Meghan McCain says she loves Joe Biden ‘dearly’ as she hints she’ll be voting Democrat
Meghan McCain appeared to throw her weight behind Joe Biden, saying it shouldn’t be a surprise who she’ll be voting for in the next presidential election.
The conservative LGBT+ ally and daughter of the late Republican senator John McCain appears to have come out in support of Joe Biden, who served with her father in the Senate for years.
McCain made a not-so-veiled statement of support on Andy Cohen’s Watch What Happens Live, and she threw some shade at Donald Trump’s treatment of her family, too.
“It shouldn’t take a rocket scientist to know [who I’m voting for]. There’s one man who has made pain in my life a living hell and another man who has literally shepherded me through the grief process,” McCain said.
“This really shouldn’t be rocket science for people.”
Meghan McCain said Joe Biden helped her after her father John McCain’s death.
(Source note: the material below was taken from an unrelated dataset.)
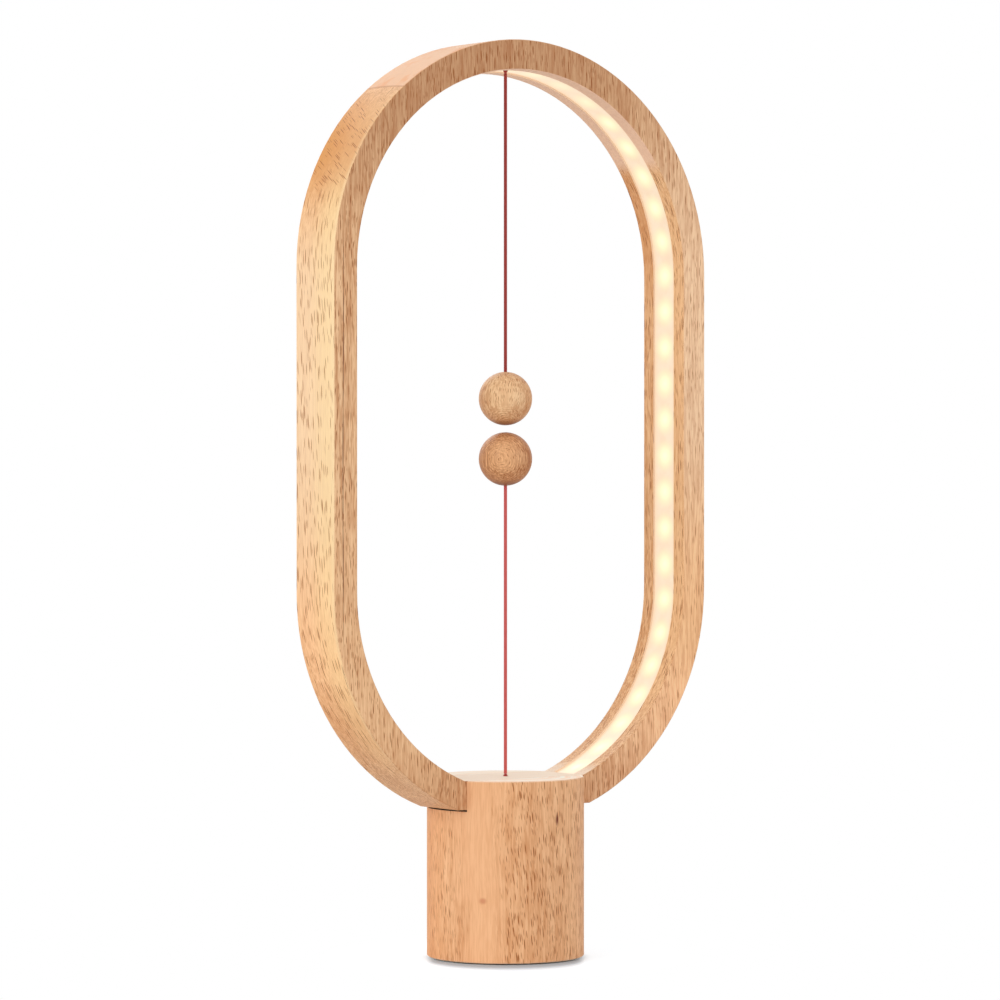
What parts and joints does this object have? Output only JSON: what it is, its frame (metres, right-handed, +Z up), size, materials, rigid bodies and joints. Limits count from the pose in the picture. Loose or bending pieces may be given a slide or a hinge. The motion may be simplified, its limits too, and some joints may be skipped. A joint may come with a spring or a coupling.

While she declined to say directly who she’d be voting for, she went on to speak of how Biden helped her throughout her father’s struggle with cancer, and continued to support her after his death in 2018.
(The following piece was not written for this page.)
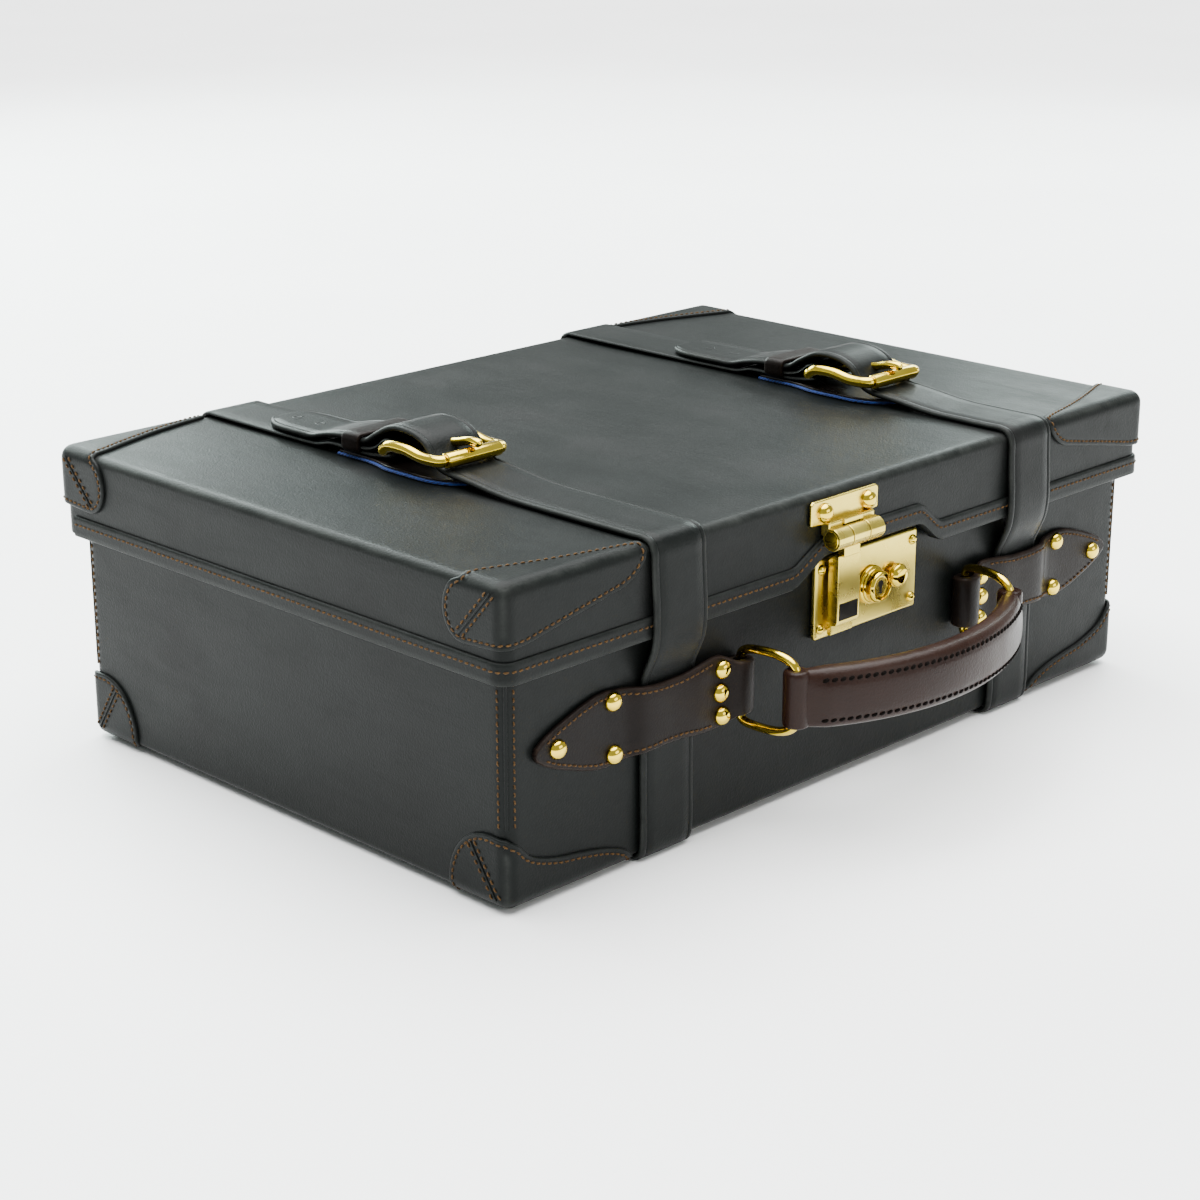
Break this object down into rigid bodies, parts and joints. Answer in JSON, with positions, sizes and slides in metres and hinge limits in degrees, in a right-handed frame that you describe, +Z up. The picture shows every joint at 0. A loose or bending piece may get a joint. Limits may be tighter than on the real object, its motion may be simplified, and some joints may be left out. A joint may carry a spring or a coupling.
{
  "type": "attache case",
  "caption": "Dark bridle leather attache case with an overhanging hinged lid, two buckled straps, a hasp lock, stitched corner caps and a padded front handle on swinging rings.",
  "frame": {"origin": "centre of the bounding box in X and Y, on the surface the case lies on", "axes": "+X along the length, to the right as seen from the front; +Y from the handle and lock towards the hinges; +Z up, from the base to the lid"},
  "size_m": [0.4726, 0.3856, 0.1752],
  "materials": {
    "bridle_leather": "waxed, smooth, soft sheen",
    "trim_leather": "waxed, browner, burnished edges",
    "lining": "matte woven lining",
    "felt": "blue felt under dark leather",
    "polished_brass": "polished",
    "satin_brass": "satin, lacquered",
    "spring_steel": "plain, unpolished"
  },
  "bodies": {
    "base": {"base_shell": "bridle_leather", "base_lining": "lining", "base_cap_front_left": "bridle_leather", "base_cap_front_right": "bridle_leather", "base_cap_back_left": "bridle_leather", "base_cap_back_right": "bridle_leather", "lower_strap_left": "bridle_leather", "lower_strap_right": "bridle_leather", "handle_tab_left": "trim_leather", "handle_tab_right": "trim_leather", "lock_plate": "satin_brass", "lock_case": "spring_steel", "key_collar": "polished_brass", "hinge_base_leaf_1": "satin_brass", "hinge_base_leaf_2": "satin_brass", "hinge_base_leaf_3": "satin_brass", "hinge_pin_1": "spring_steel", "hinge_pin_2": "spring_steel", "hinge_pin_3": "spring_steel"},
    "lid": {"lid_shell": "bridle_leather", "lid_lining": "lining", "lid_edge_band": "bridle_leather", "lid_cap_front_left": "bridle_leather", "lid_cap_front_right": "bridle_leather", "lid_cap_back_left": "bridle_leather", "lid_cap_back_right": "bridle_leather", "billet_left": "bridle_leather", "billet_right": "bridle_leather", "buckle_strap_left": "bridle_leather", "buckle_strap_right": "bridle_leather", "keeper_left": "trim_leather", "keeper_right": "trim_leather", "buckle_pad_left": "felt", "buckle_pad_right": "felt", "hasp_plate": "satin_brass", "hasp_pin": "polished_brass", "hinge_lid_leaf_1": "satin_brass", "hinge_lid_leaf_2": "satin_brass", "hinge_lid_leaf_3": "satin_brass"},
    "hasp": {"hasp_leaf": "satin_brass"},
    "key_cylinder": {"key_cylinder": "satin_brass"},
    "lock_button": {"lock_button": "polished_brass"},
    "lock_bolt": {"lock_bolt": "spring_steel"},
    "ring_left": {"d_ring_left": "polished_brass"},
    "ring_right": {"d_ring_right": "polished_brass"},
    "handle": {"handle_grip": "trim_leather"},
    "buckle_left": {"buckle_frame_left": "polished_brass"},
    "prong_left": {"buckle_prong_left": "polished_brass"},
    "roller_left": {"buckle_roller_left": "polished_brass"},
    "buckle_right": {"buckle_frame_right": "polished_brass"},
    "prong_right": {"buckle_prong_right": "polished_brass"},
    "roller_right": {"buckle_roller_right": "polished_brass"}
  },
  "joints": [
    {"name": "lid_hinge", "type": "hinge", "parent": "base", "child": "lid", "pos_m": [0, 0.18975, 0.109], "axis": [-1, 0, 0], "range_deg": [0, 95]},
    {"name": "hasp_swing", "type": "hinge", "parent": "lid", "child": "hasp", "pos_m": [-0.0154, -0.13935, 0.1305], "axis": [-1, 0, 0], "range_deg": [0, 100]},
    {"name": "key_turn", "type": "hinge", "parent": "base", "child": "key_cylinder", "pos_m": [0.0105, -0.12925, 0.097], "axis": [0, 1, 0], "range_deg": [0, 90]},
    {"name": "button_push", "type": "slide", "parent": "base", "child": "lock_button", "axis": [0, 1, 0], "range_m": [0, 0.003], "stiffness_N_per_m": 400, "springref_m": -0.001},
    {"name": "bolt_slide", "type": "slide", "parent": "base", "child": "lock_bolt", "axis": [1, 0, 0], "range_m": [0, 0.003]},
    {"name": "ring_left_swing", "type": "hinge", "parent": "base", "child": "ring_left", "pos_m": [-0.085, -0.13095, 0.0713], "axis": [0, 0, 1], "range_deg": [-15, 15]},
    {"name": "handle_swing", "type": "hinge", "parent": "ring_left", "child": "handle", "pos_m": [-0.081, -0.16149, 0.0713], "axis": [0, 0, 1], "range_deg": [-16, 16]},
    {"name": "ring_right_swing", "type": "hinge", "parent": "base", "child": "ring_right", "pos_m": [0.085, -0.13095, 0.0713], "axis": [0, 0, 1], "range_deg": [-15.5, 15.5]},
    {"name": "buckle_left_tilt", "type": "hinge", "parent": "lid", "child": "buckle_left", "pos_m": [-0.1305, 0.04025, 0.1625], "axis": [-1, 0, 0], "range_deg": [0, 2]},
    {"name": "prong_left_lift", "type": "hinge", "parent": "buckle_left", "child": "prong_left", "pos_m": [-0.1305, 0.04025, 0.1625], "axis": [-1, 0, 0], "range_deg": [0, 3]},
    {"name": "roller_left_spin", "type": "hinge", "parent": "buckle_left", "child": "roller_left", "pos_m": [-0.1305, -0.00075, 0.1645], "axis": [1, 0, 0], "continuous": true},
    {"name": "buckle_right_tilt", "type": "hinge", "parent": "lid", "child": "buckle_right", "pos_m": [0.1305, -0.00375, 0.1625], "axis": [-1, 0, 0], "range_deg": [0, 2]},
    {"name": "prong_right_lift", "type": "hinge", "parent": "buckle_right", "child": "prong_right", "pos_m": [0.1305, -0.00375, 0.1625], "axis": [-1, 0, 0], "range_deg": [0, 3]},
    {"name": "roller_right_spin", "type": "hinge", "parent": "buckle_right", "child": "roller_right", "pos_m": [0.1305, -0.04475, 0.1645], "axis": [1, 0, 0], "continuous": true}
  ],
  "couplings": [
    {"joint": "bolt_slide", "follows": "button_push", "ratio": 1},
    {"joint": "handle_swing", "follows": "ring_left_swing", "ratio": -1.0494},
    {"joint": "ring_right_swing", "follows": "ring_left_swing", "ratio": 1}
  ]
}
“I love him dearly,” she added.
“The Trumps, they’re always making my mom cry. I just think politics is personal too and character is really important. And [I want] someone who’s going to tamp down… fear and anger, instead of making it worse.”
Despite their political differences, John McCain and Joe Biden were friends for years. Biden and his wife, Jill, were the reason John and Cindy McCain met, on a trip to Hawaii, Meghan said.
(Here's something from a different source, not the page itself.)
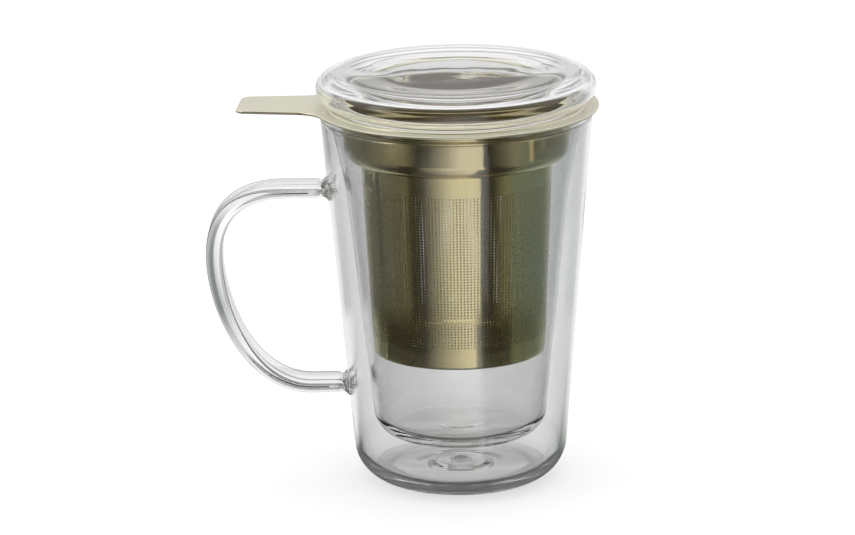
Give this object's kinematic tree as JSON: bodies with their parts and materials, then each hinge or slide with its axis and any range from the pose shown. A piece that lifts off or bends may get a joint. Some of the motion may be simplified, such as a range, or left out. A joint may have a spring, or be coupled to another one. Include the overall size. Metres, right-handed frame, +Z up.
{
  "type": "lidded tea mug with infuser",
  "caption": "Tapered double-wall glass tea mug with a glass strip handle, a gold-tone perforated infuser basket with a side tab, and a loose dished glass lid.",
  "frame": {"origin": "centre of the mug's foot ring, on the mug's axis at table height", "axes": "+Z up along the mug's axis, the handle and the infuser's tab point to -X"},
  "size_m": [0.1233, 0.0888, 0.131],
  "materials": {
    "clear_glass": "gloss",
    "gold_steel": "polished gold-tone",
    "clear_silicone": "satin"
  },
  "bodies": {
    "mug": {"outer_glass": "clear_glass", "inner_glass": "clear_glass", "handle": "clear_glass", "vent_plug": "clear_silicone"},
    "infuser": {"infuser_flange": "gold_steel", "infuser_collar": "gold_steel", "infuser_sleeve": "gold_steel", "infuser_pan": "gold_steel"},
    "lid": {"lid_glass": "clear_glass"}
  },
  "joints": [
    {"name": "infuser_lift", "type": "slide", "parent": "mug", "child": "infuser", "axis": [0, 0, 1], "range_m": [0, 0.1]},
    {"name": "lid_lift", "type": "slide", "parent": "infuser", "child": "lid", "axis": [0, 0, 1], "range_m": [0, 0.08]}
  ]
}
Although McCain started his political career as an opponent of LGBT+ rights, resisting marriage equality and the repeal of ‘Don’t ask, don’t tell’, his views gradually shifted over the years.
His daughter and Joe Biden are credited with influencing this idealogical shift, and by the end of his life he spoke out against Trump’s ban on military service by transgender people.
“Any member of the military who meets the medical and readiness standards should be allowed to serve — including those who are transgender,” McCain said in a statement a year before he died.